The third question is the one that produces results. It separates spending you would choose freely from spending that exists only to support or recover from work. For many people, this category is larger than expected. Convenience food, streaming services watched primarily for decompression, clothing bought to meet workplace norms: these reveal themselves under question three.

4. Define what “enough” means, specifically

“Enough” is not a minimum. Robin is careful about this. It is the level at which additional spending stops producing additional satisfaction. Most personal finance frameworks push toward more. This one asks you to find where more stops helping. That requires honest attention to which spending categories are producing diminishing returns on actual life quality.

Write the number down. Not as a ceiling but as a reference. The exercise changes how you evaluate the things that want your money.

10 lessons at a glance

Your Money or Your Life: the practical structure

# Lesson The one-sentence version
1 Money equals life hours Calculate your real hourly rate and start measuring purchases in life hours, not dollars.
2 Track everything Log every transaction without judgment for at least 30 days. You cannot decide what you cannot see.
3 The three questions Fulfillment, values, and the “without-work” test. Apply to your top five spending categories first.
4 Define enough Not minimum. The level where more spending stops producing more satisfaction. Write it down.
5 FI is a concrete goal Financial independence is not vague. It is a specific month when your passive income exceeds your expenses.
6 The wall chart Make the crossover point visible. Track it monthly. Visual progress changes behavior more than spreadsheets do.
7 Align spending with values Spending that passes the three questions does not need to be cut. Spending that does not is worth examining regardless of the amount.
8 Reduce debt strategically Debt payments are claims on future life energy. Reducing them increases the gap you can invest toward the crossover.
9 Invest the gap The gap between income and aligned spending is capital. Put it somewhere it compounds. (Note: the book’s original investment advice is dated : use the principle, update the vehicle.)
10 Review and adjust The system is not static. Review quarterly. Life changes; the plan should too, but without abandoning the framework entirely.
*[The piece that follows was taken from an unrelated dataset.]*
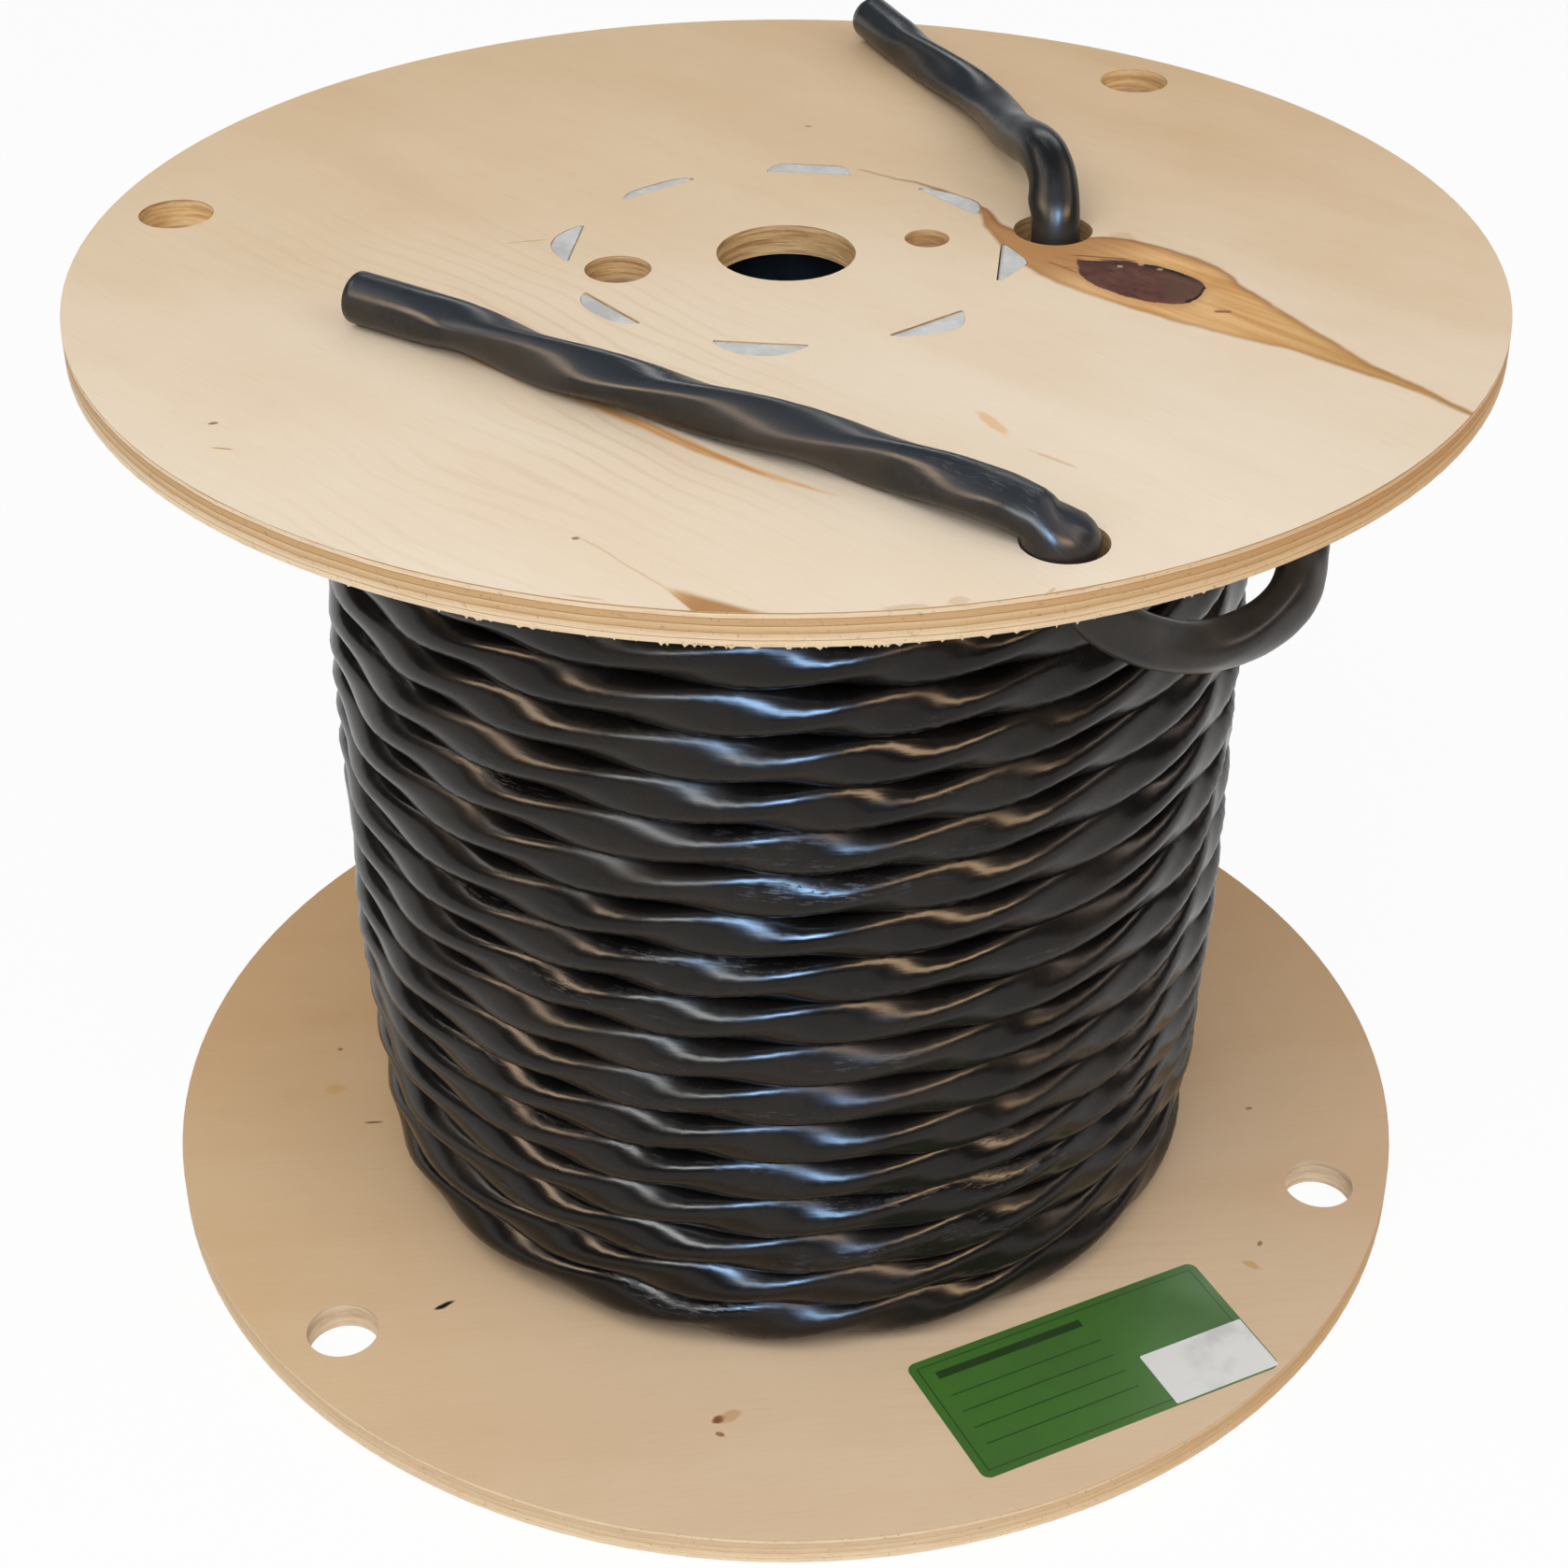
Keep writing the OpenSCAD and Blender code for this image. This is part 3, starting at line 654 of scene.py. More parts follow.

Lessons on purpose, independence, and building toward the finish line

5. Financial independence is a specific number, not a feeling

Financial independence in the YMYL framework is defined precisely: the month your investment income exceeds your monthly expenses. Not a vague sense of security. Not a percentage of some retirement target. A specific month on the wall chart where two lines cross. Everything in the system is aimed at accelerating that month.

Calculate your crossover point from your actual numbers. How far away is it? What would it take to close the gap by six months? That question is more productive than most financial planning conversations.

6. Make the crossover point visible

The wall chart is the system’s accountability mechanism. Two lines plotted monthly: income in life energy, expenses in life energy. Post it somewhere you see it. Robin’s claim, backed by the experience of people who completed the system, is that visual tracking produces behavioral change that spreadsheet tracking does not. Seeing the gap close in a physical space changes what decisions feel relevant.

7. Align spending with values, not with defaults

Most spending is habitual rather than chosen. Subscriptions accumulate. Convenience spending grows as income grows. Social expectations drive purchases in categories that do not actually matter to you. The evaluation process is designed to surface this: not to tell you what to value, but to check whether your spending reflects what you already value. The categories where it does not are the candidates for reduction. Not every category. Just the ones failing the three questions.

8. Debt is a claim on future life energy

Every debt payment is a portion of future hours already committed. The YMYL framework does not have a debt payoff system as specific as Ramsey’s debt snowball, but the logic is compatible: reducing debt reduces the future life energy committed elsewhere, which increases the gap you can redirect toward the crossover. Prioritize high-interest consumer debt first. The life-energy framing makes the cost of carrying it more visceral than the interest rate alone.

9. Invest the gap, but update the investment advice

The gap between income and aligned spending is capital. The book’s original recommendation was long-term government bonds, which made sense in the 1990s market environment. It does not make sense now. The principle is correct: invest the gap in something that compounds and generates passive income. The vehicle should be chosen based on current options, not the book’s original instructions.

For current portfolio construction, Bogle, JL Collins, or a fee-only advisor are better guides than Robin on this specific question. The nine-step implementation guide addresses this directly and covers how to adapt the framework for the current environment.

10. Review the system quarterly, not annually

A system that is reviewed once a year drifts. Life changes faster than that. New income levels, new expenses, new goals: these need to be incorporated on a shorter cycle or the alignment work done in the evaluation phase gradually disconnects from your actual situation. Quarterly is often enough. More frequent becomes administrative overhead that reduces the chance you sustain it.

Where to start

The three lessons with the most immediate carry

# Lesson First concrete action
1 Money equals life hours Calculate your real hourly rate today. Take-home income minus job costs, divided by actual hours worked. That is your real number.
3 The three questions Apply them to your five largest spending categories from last month. Write down honest answers. That is the evaluation phase in miniature.
5 FI is a specific number Calculate your crossover point: monthly expenses divided by your expected investment return rate. How far away is it in months?

The lessons that have the most carry are the ones that change a number or a question, not just an attitude. Calculate the real hourly rate. Apply the three questions. Calculate the crossover point. Those three actions will produce more useful information than reading the rest of the book without doing them.